I started here in June of 2013, and previous to that, Hanmi was primarily a Korean-American-centric ethnic institution with a small customer base in the Persian Jewish community, primarily tied to the garment industry. One of the goals of the board and myself since my arrival was to broaden the client base. The main reason for that is that the Korean-American community in its entirety is not a growing community. It’s a very affluent, highly educated community, but we don’t have a continued wave of immigrants coming from Korea anymore. Much of that is due to the improving economy in Korea and immigrating to this country is not as popular as it was in the late 1970s and early 1980s.
How does that affect your business strategy?
One of my goals is to get rid of that label as an ethnic bank because that’s very limiting. As we continue to execute on this strategy of diversification I want us to be known as just a good regional bank. The boundary between so-called mainstream and ethnic banks is getting blurred. The Asian immigrants or the people who are considered ethnic, many of them are banking at mainstream banks as we speak.
Are there any new business lines you’ve established in the last few years to serve the evolving needs of your clients?

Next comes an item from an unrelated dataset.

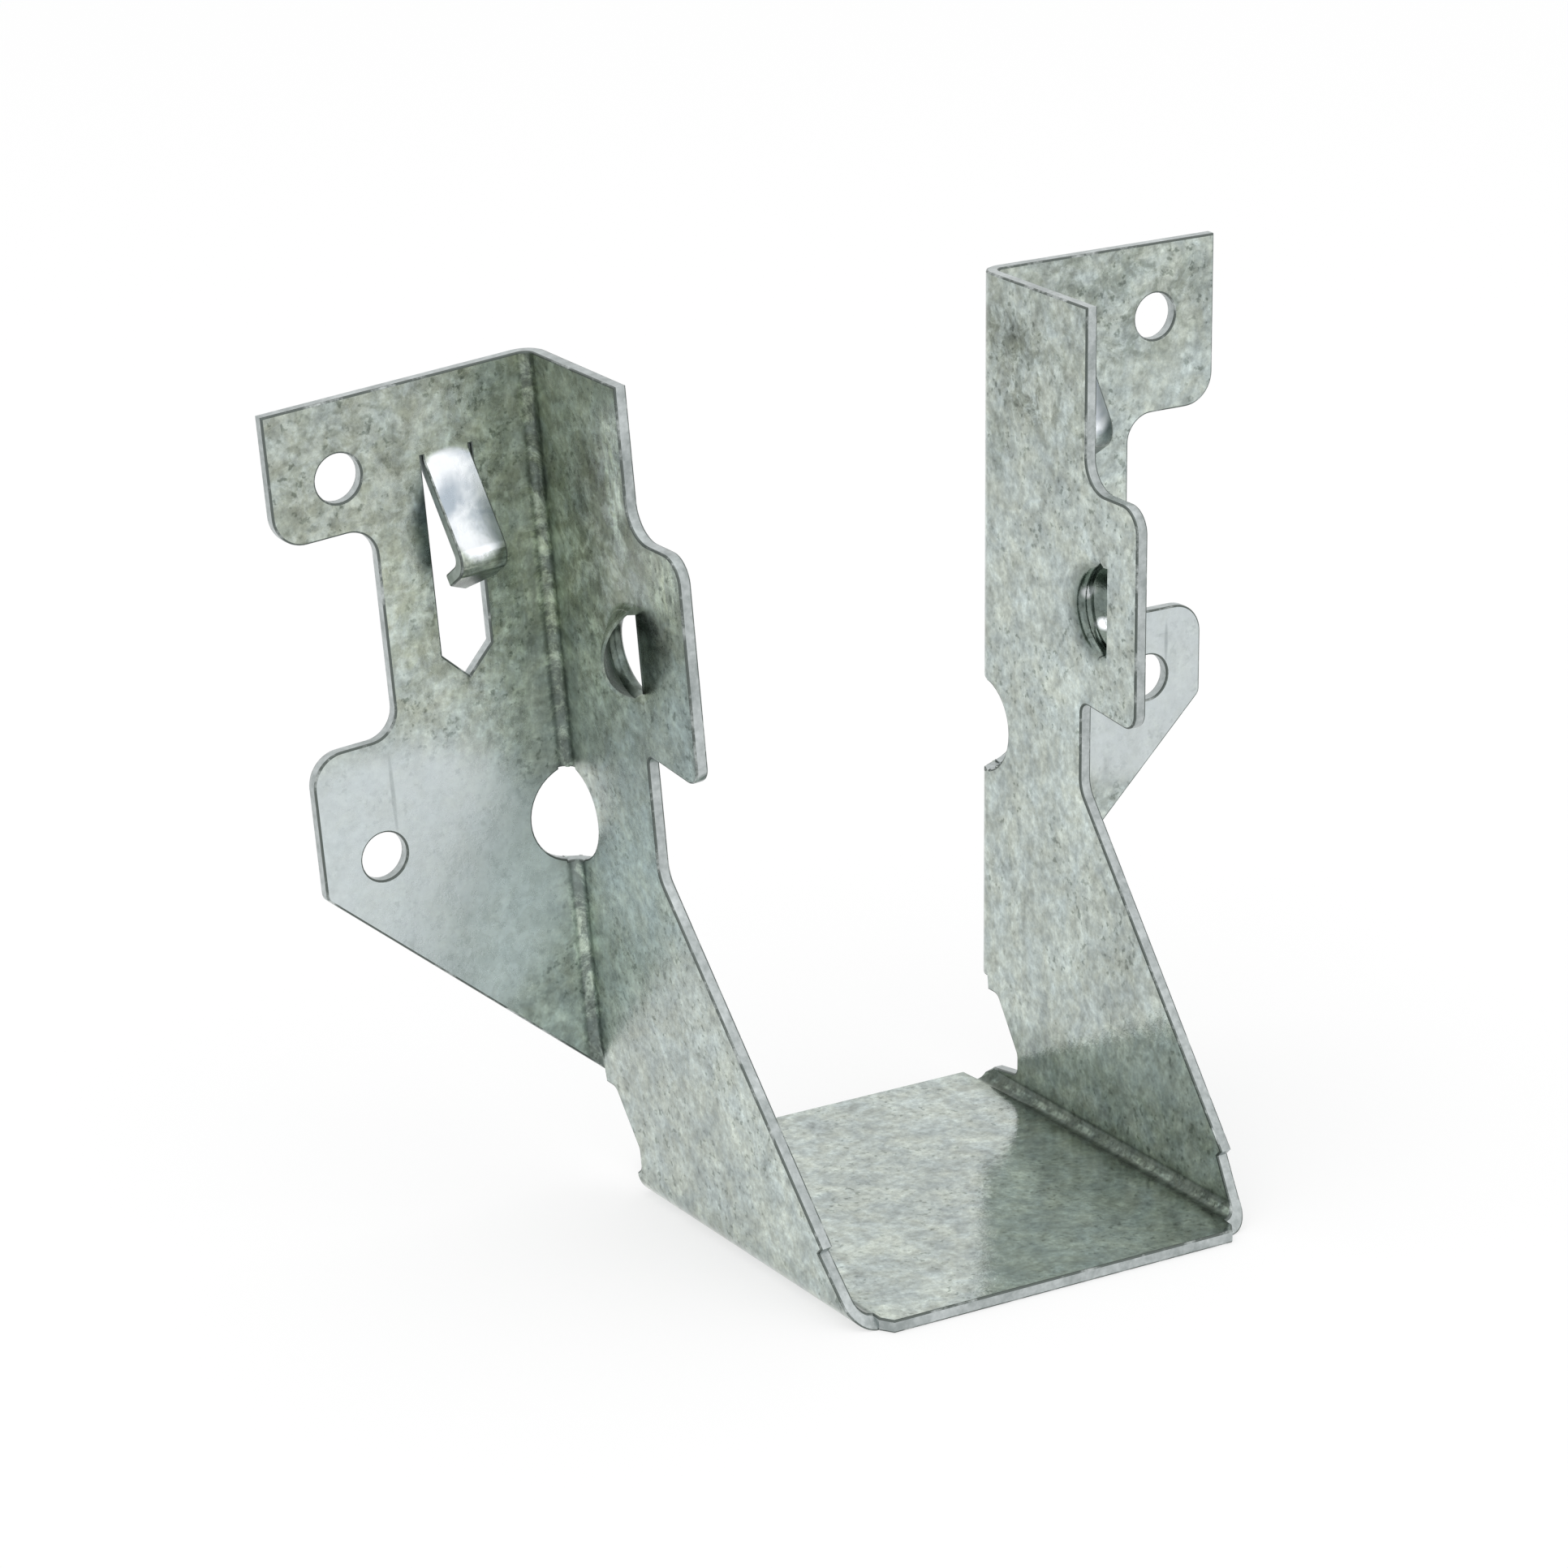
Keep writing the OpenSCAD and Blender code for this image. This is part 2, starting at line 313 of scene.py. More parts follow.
    def mix(
        self, factor: object, under: object, over: object, blend: Blend = Blend.MIX
    ) -> bpy.types.NodeSocket:
        """Lays one colour over another.

        Args:
            factor: How much of the upper colour shows.
            under: The lower colour.
            over: The upper colour.
            blend: How it is laid.

        Returns:
            The mixed colour.
        """
        node = self.tree.nodes.new("ShaderNodeMix")
        node.data_type = "RGBA"
        node.blend_type = blend.value
        self.feed(node.inputs["Factor"], factor)
        self.feed(node.inputs[6], under)
        self.feed(node.inputs[7], over)
        return node.outputs[2]

    def between(self, factor: bpy.types.NodeSocket, low: float, high: float) -> bpy.types.NodeSocket:
        """Spreads a factor from 0 to 1 over another span.

        Args:
            factor: The factor that is read.
            low: The value at 0.
            high: The value at 1.

        Returns:
            The spread value.
        """
        node = self.tree.nodes.new("ShaderNodeMapRange")
        node.clamp = True
        self.feed(node.inputs["Value"], factor)
        node.inputs["To Min"].default_value = low
        node.inputs["To Max"].default_value = high
        return node.outputs["Result"]

    def rgb(self, colour: Colour) -> bpy.types.NodeSocket:
        """Adds a plain colour for a pattern to vary."""
        node = self.tree.nodes.new("ShaderNodeRGB")
        node.outputs[0].default_value = (*colour, 1.0)
        return node.outputs[0]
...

The only things we’re doing differently is practicing relationship banking. Many ethnic banks are transactional, and that’s reflected in the type of loans they do
(commercial real estate) and the type of deposits that they have (mostly CD based). When you truly practice relationship banking, you get commercial real estate loans, but you get low-cost deposits with them. Here at Hanmi, every loan request that comes in, you have to defend it in terms of what kind of deposits are we going to get. And if there are no deposits, we may do it, but it’s going to have a higher interest rate.
How has your job changed since you first became chief executive of an L.A.-area bank in 1999?
Regulatory oversight of our industry has changed. Right now the biggest hot-button item for the regulators in our industry is (the Bank Secrecy Act and Anti-Money Laundering). The regulatory burden on our industry has ramped up significantly so that the cost of doing business has gone up significantly.
The second big difference is the low interest-rate environment. That’s creating challenges for many banks to make money. You’ve got compliance obligations on the one hand, and you can’t make as much money on the revenue side from your interest income because of the rate environment. These are some very difficult times for our industry.
What do you think is unique about your background compared to other bank leaders?
I’m not so sure I would describe myself as unique, but I have a fairly broad background in lending. I have experience in generating loans and working out problem loans. That’s been helpful in terms of growing First California and also Hanmi. At the end of the day, it’s the revenue side that pays the bills.
How does that influence your management style?
I know what a bad loan looks like and what it could do in terms of damage to an organization. So I think the perspective I bring is a focus on good risk management.